▶ **CHALLENGE**
Each line of the listing that contains the word "joints" is to be copied.
start COLLECTED MATERIAL
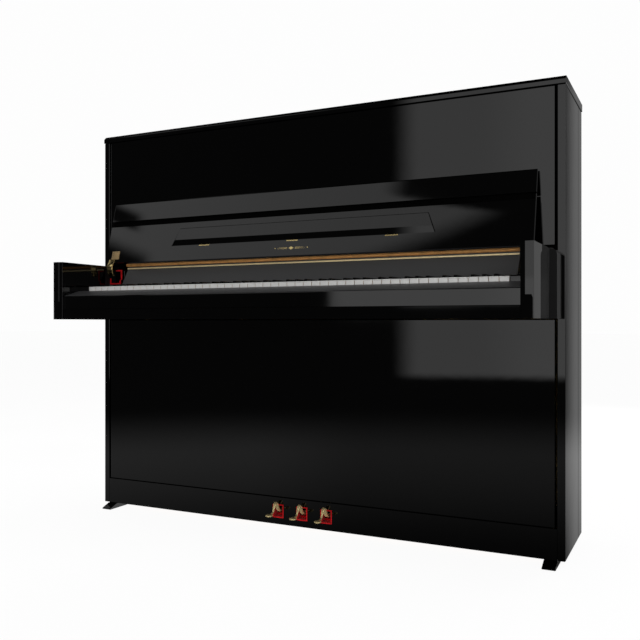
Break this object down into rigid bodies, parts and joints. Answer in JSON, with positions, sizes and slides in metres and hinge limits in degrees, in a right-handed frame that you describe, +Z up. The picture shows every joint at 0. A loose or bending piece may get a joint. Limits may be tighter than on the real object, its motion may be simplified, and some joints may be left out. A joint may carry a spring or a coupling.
{
  "type": "upright piano",
  "caption": "Upright piano: lacquered case with doors and hinged lid, leaning fallboard with folding lip and music flap, keys on a balance rail, pedals, action, strings, plate and soundboard.",
  "frame": {"origin": "on the floor, under the middle of the whole piano's box", "axes": "+X to the player's right along the keyboard, +Y from the player into the piano towards its back, +Z up"},
  "size_m": [1.444, 0.54, 1.197],
  "materials": {
    "black_lacquer": "mirror-polished black polyester lacquer",
    "white_key": "satin white key plastic",
    "black_key": "matt black sharps",
    "brass": "polished brass",
    "spruce": "varnished spruce",
    "beech": "satin beech",
    "gold_iron": "gold-painted cast iron",
    "string_steel": "drawn steel wire",
    "wound_copper": "copper winding",
    "white_felt": "pressed wool felt",
    "red_felt": "red bushing felt",
    "rail_aluminium": "extruded rail",
    "copper_trim": "copper-toned trim strip",
    "black_felt": "black felt and rubber"
  },
  "bodies": {
    "case": {"action_rail": "rail_aluminium", "back_bottom_rail": "beech", "back_top_rail": "beech", "bass_black_keys": "black_key", "bass_bridge": "beech", "bass_strings": "wound_copper", "bass_white_keys": "white_key", "bottom_board": "beech", "fall_rail": "black_lacquer", "iron_plate": "gold_iron", "key_frame": "spruce", "keybed": "black_lacquer", "keyslip": "black_lacquer", "left_arm": "black_lacquer", "left_back_post": "black_lacquer", "left_foot": "black_lacquer", "left_key_block": "black_lacquer", "left_side_panel": "black_lacquer", "middle_post": "spruce", "pin_block": "beech", "plinth_rail": "black_lacquer", "right_arm": "black_lacquer", "right_back_post": "black_lacquer", "right_foot": "black_lacquer", "right_key_block": "black_lacquer", "right_side_panel": "black_lacquer", "soundboard": "spruce", "treble_black_keys": "black_key", "treble_bridge": "beech", "treble_strings": "string_steel", "treble_white_keys": "white_key", "upper_panel": "black_lacquer"},
    "lid": {"top_lid": "black_lacquer"},
    "lower_door": {"lower_panel": "black_lacquer"},
    "fallboard": {"fallboard": "black_lacquer", "left_fall_arm": "brass", "right_fall_arm": "brass"},
    "fallboard_lip": {"fallboard_lip": "black_lacquer"},
    "music_flap": {"music_flap": "black_lacquer"},
    "soft_pedal": {"soft_pedal": "brass"},
    "middle_pedal": {"middle_pedal": "brass"},
    "sustain_pedal": {"sustain_pedal": "brass"},
    "soft_rod": {"soft_rod": "beech"},
    "middle_rod": {"middle_rod": "beech"},
    "sustain_rod": {"sustain_rod": "beech"},
    "hammers": {"hammers": "white_felt"},
    "muffler_rail": {"muffler_rail": "white_felt"},
    "dampers": {"dampers": "white_felt"},
    "c_key": {"c_key": "white_key"},
    "c_sharp_key": {"c_sharp_key": "black_key"},
    "d_key": {"d_key": "white_key"},
    "d_sharp_key": {"d_sharp_key": "black_key"},
    "e_key": {"e_key": "white_key"},
    "f_key": {"f_key": "white_key"},
    "f_sharp_key": {"f_sharp_key": "black_key"},
    "g_key": {"g_key": "white_key"},
    "g_sharp_key": {"g_sharp_key": "black_key"},
    "a_key": {"a_key": "white_key"},
    "a_sharp_key": {"a_sharp_key": "black_key"},
    "b_key": {"b_key": "white_key"}
  },
  "joints": [
    {"name": "lid_hinge", "type": "hinge", "parent": "case", "child": "lid", "pos_m": [0, 0.27, 1.1763], "axis": [-1, 0, 0], "range_deg": [0, 95]},
    {"name": "lower_door_tilt", "type": "hinge", "parent": "case", "child": "lower_door", "pos_m": [0, -0.02, 0.0945], "axis": [1, 0, 0], "range_deg": [0, 15]},
    {"name": "fallboard_hinge", "type": "hinge", "parent": "case", "child": "fallboard", "pos_m": [0, -0.07, 0.762], "axis": [1, 0, 0], "range_deg": [0, 105]},
    {"name": "lip_fold", "type": "hinge", "parent": "fallboard", "child": "fallboard_lip", "pos_m": [0, -0.05304, 0.91223], "axis": [1, 0, 0], "range_deg": [0, 66]},
    {"name": "music_flap_hinge", "type": "hinge", "parent": "fallboard", "child": "music_flap", "pos_m": [0, -0.07659, 0.82433], "axis": [-1, 0, 0], "range_deg": [-90, 0]},
    {"name": "soft_pedal_press", "type": "hinge", "parent": "case", "child": "soft_pedal", "pos_m": [-0.0765, 0.035, 0.05], "axis": [1, 0, 0], "range_deg": [0, 5], "stiffness_Nm_per_rad": 30, "springref_deg": -2.86},
    {"name": "middle_pedal_press", "type": "hinge", "parent": "case", "child": "middle_pedal", "pos_m": [0, 0.035, 0.05], "axis": [1, 0, 0], "range_deg": [0, 5], "stiffness_Nm_per_rad": 30, "springref_deg": -2.86},
    {"name": "sustain_pedal_press", "type": "hinge", "parent": "case", "child": "sustain_pedal", "pos_m": [0.0765, 0.035, 0.05], "axis": [1, 0, 0], "range_deg": [0, 5], "stiffness_Nm_per_rad": 30, "springref_deg": -2.86},
    {"name": "soft_rod_lift", "type": "slide", "parent": "case", "child": "soft_rod", "axis": [0, 0, 1], "range_m": [0, 0.0076]},
    {"name": "middle_rod_lift", "type": "slide", "parent": "case", "child": "middle_rod", "axis": [0, 0, 1], "range_m": [0, 0.0076]},
    {"name": "sustain_rod_lift", "type": "slide", "parent": "case", "child": "sustain_rod", "axis": [0, 0, 1], "range_m": [0, 0.0076]},
    {"name": "hammer_rail_swing", "type": "hinge", "parent": "case", "child": "hammers", "pos_m": [0, 0.085, 0.92], "axis": [-1, 0, 0], "range_deg": [0, 4.5]},
    {"name": "muffler_rail_slide", "type": "slide", "parent": "case", "child": "muffler_rail", "axis": [0, 0, -1], "range_m": [0, 0.03]},
    {"name": "damper_lift", "type": "hinge", "parent": "case", "child": "dampers", "pos_m": [0, 0.114, 0.905], "axis": [1, 0, 0], "range_deg": [0, 4.5]},
    {"name": "c_key_press", "type": "hinge", "parent": "case", "child": "c_key", "pos_m": [-0.0648, 0.01, 0.682], "axis": [1, 0, 0], "range_deg": [0, 2.5], "stiffness_Nm_per_rad": 3, "springref_deg": -3.44},
    {"name": "c_sharp_key_press", "type": "hinge", "parent": "case", "child": "c_sharp_key", "pos_m": [-0.0504, 0.01, 0.682], "axis": [1, 0, 0], "range_deg": [0, 2.5], "stiffness_Nm_per_rad": 3, "springref_deg": -3.44},
    {"name": "d_key_press", "type": "hinge", "parent": "case", "child": "d_key", "pos_m": [-0.036, 0.01, 0.682], "axis": [1, 0, 0], "range_deg": [0, 2.5], "stiffness_Nm_per_rad": 3, "springref_deg": -3.44},
    {"name": "d_sharp_key_press", "type": "hinge", "parent": "case", "child": "d_sharp_key", "pos_m": [-0.0216, 0.01, 0.682], "axis": [1, 0, 0], "range_deg": [0, 2.5], "stiffness_Nm_per_rad": 3, "springref_deg": -3.44},
    {"name": "e_key_press", "type": "hinge", "parent": "case", "child": "e_key", "pos_m": [-0.0072, 0.01, 0.682], "axis": [1, 0, 0], "range_deg": [0, 2.5], "stiffness_Nm_per_rad": 3, "springref_deg": -3.44},
    {"name": "f_key_press", "type": "hinge", "parent": "case", "child": "f_key", "pos_m": [0.00686, 0.01, 0.682], "axis": [1, 0, 0], "range_deg": [0, 2.5], "stiffness_Nm_per_rad": 3, "springref_deg": -3.44},
    {"name": "f_sharp_key_press", "type": "hinge", "parent": "case", "child": "f_sharp_key", "pos_m": [0.02057, 0.01, 0.682], "axis": [1, 0, 0], "range_deg": [0, 2.5], "stiffness_Nm_per_rad": 3, "springref_deg": -3.44},
    {"name": "g_key_press", "type": "hinge", "parent": "case", "child": "g_key", "pos_m": [0.03429, 0.01, 0.682], "axis": [1, 0, 0], "range_deg": [0, 2.5], "stiffness_Nm_per_rad": 3, "springref_deg": -3.44},
    {"name": "g_sharp_key_press", "type": "hinge", "parent": "case", "child": "g_sharp_key", "pos_m": [0.048, 0.01, 0.682], "axis": [1, 0, 0], "range_deg": [0, 2.5], "stiffness_Nm_per_rad": 3, "springref_deg": -3.44},
    {"name": "a_key_press", "type": "hinge", "parent": "case", "child": "a_key", "pos_m": [0.06171, 0.01, 0.682], "axis": [1, 0, 0], "range_deg": [0, 2.5], "stiffness_Nm_per_rad": 3, "springref_deg": -3.44},
    {"name": "a_sharp_key_press", "type": "hinge", "parent": "case", "child": "a_sharp_key", "pos_m": [0.07543, 0.01, 0.682], "axis": [1, 0, 0], "range_deg": [0, 2.5], "stiffness_Nm_per_rad": 3, "springref_deg": -3.44},
    {"name": "b_key_press", "type": "hinge", "parent": "case", "child": "b_key", "pos_m": [0.08914, 0.01, 0.682], "axis": [1, 0, 0], "range_deg": [0, 2.5], "stiffness_Nm_per_rad": 3, "springref_deg": -3.44}
  ],
  "couplings": [
    {"joint": "lip_fold", "follows": "fallboard_hinge", "ratio": 0.62857},
    {"joint": "soft_rod_lift", "follows": "soft_pedal_press", "m_per_rad": 0.083},
    {"joint": "middle_rod_lift", "follows": "middle_pedal_press", "m_per_rad": 0.083},
    {"joint": "sustain_rod_lift", "follows": "sustain_pedal_press", "m_per_rad": 0.083},
    {"joint": "hammer_rail_swing", "follows": "soft_pedal_press", "ratio": 0.88},
    {"joint": "muffler_rail_slide", "follows": "middle_pedal_press", "m_per_rad": 0.338},
    {"joint": "damper_lift", "follows": "sustain_pedal_press", "ratio": 0.8}
  ]
}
end COLLECTED MATERIAL
▶ **ANSWER FOR THIS EXERCISE**
Break this object down into rigid bodies, parts and joints. Answer in JSON, with positions, sizes and slides in metres and hinge limits in degrees, in a right-handed frame that you describe, +Z up. The picture shows every joint at 0. A loose or bending piece may get a joint. Limits may be tighter than on the real object, its motion may be simplified, and some joints may be left out. A joint may carry a spring or a coupling.
  "joints": [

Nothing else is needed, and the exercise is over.